- Original release poster
- Directed by: Jan Svěrák
- Screenplay by: Zdeněk Svěrák
- Story by: Zdeněk Svěrák
- Produced by: Jaromír Lukáš
- Starring: Václav Jakoubek Jan Tříska
- Cinematography: František A. Brabec
- Edited by: Alois Fisárek
- Music by: Jiří Svoboda
- Production company: Filmové Studio Barrandov
- Distributed by: Lucernafilm - Alfa
- Release date: 1 August 1991;
- Running time: 100 minutes
- Country: Czechoslovakia
- Language: Czech
- Box office: 13 million KČs

= The Elementary School =

1991 Czechoslovak comedy-drama film

The Elementary School (Obecná škola) is a 1991 Czechoslovak comedy-drama film directed by Jan Svěrák. The screenplay comes from the pen of his father Zdeněk Svěrák. The film was nominated for the Academy Award for Best Foreign Language Film in 1991 and is considered to belong among the best Czechoslovak films ever. A prequel, Barefoot, was released in 2017.

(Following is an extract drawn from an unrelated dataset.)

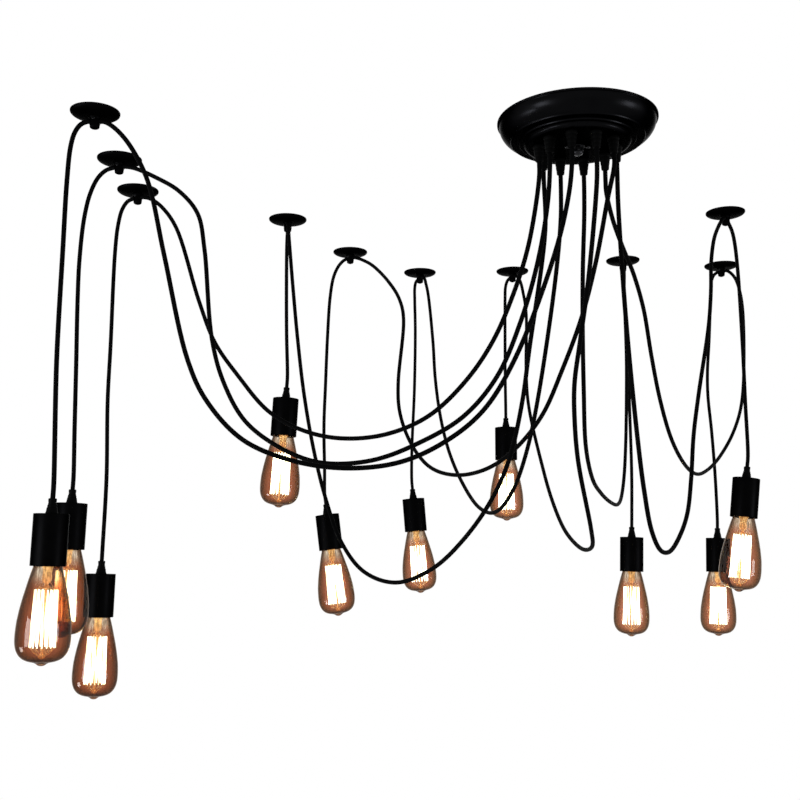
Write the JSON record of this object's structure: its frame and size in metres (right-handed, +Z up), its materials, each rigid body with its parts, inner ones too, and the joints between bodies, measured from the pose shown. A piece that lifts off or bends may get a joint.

The film is set in the early post-war period, in a suburban elementary school in Prague's vicinity. A war hero is hired as a teacher, and asked to discipline an unruly class of boys. He soon earns their respect, but he is threatened with termination over his reputed sexual relationship with two highschool girls.

==Plot==
Shortly after World War II, in 1945–46, in one of the suburbs of Prague (the film was shot in Michle), Eda Souček attends a boys' elementary school where he belongs to a class with a complete lack of discipline. After the class drives their teacher, Maxová, to a mental breakdown during one of her classes, the schoolmaster has to implement special measures. Authoritative Igor Hnízdo, who is said to be a great war hero, is hired as their new teacher. He immediately introduces corporal punishment, which, as he claims, is not normally allowed, but the school has received an exception from the Ministry of Education, especially for their class. Whenever he is not satisfied with the boys' behavior, Hnízdo asks them to flex their arms and hits their palms several times with a flexible switch.

Despite his strict methods, the boys soon become charmed by the man. They love his battlefront stories and the fact that he is always armed and wears a uniform. Eda sees him as the very opposite of his own father, whom he considers to be too cowardly. Hnízdo makes the same positive impression on the townspeople (including Eda's mother). Nevertheless, his persona is also surrounded by many controversies. He is a notorious womanizer and is said to have a special weakness for high school girls. His war heroism is also disputed as he is unable to provide any accurate information about his military service. There is even an unconfirmed rumor that Hnízdo's role during the war was to guard a herd of goats. But the boys from his class refuse to believe it and even fight those who are spreading these rumors.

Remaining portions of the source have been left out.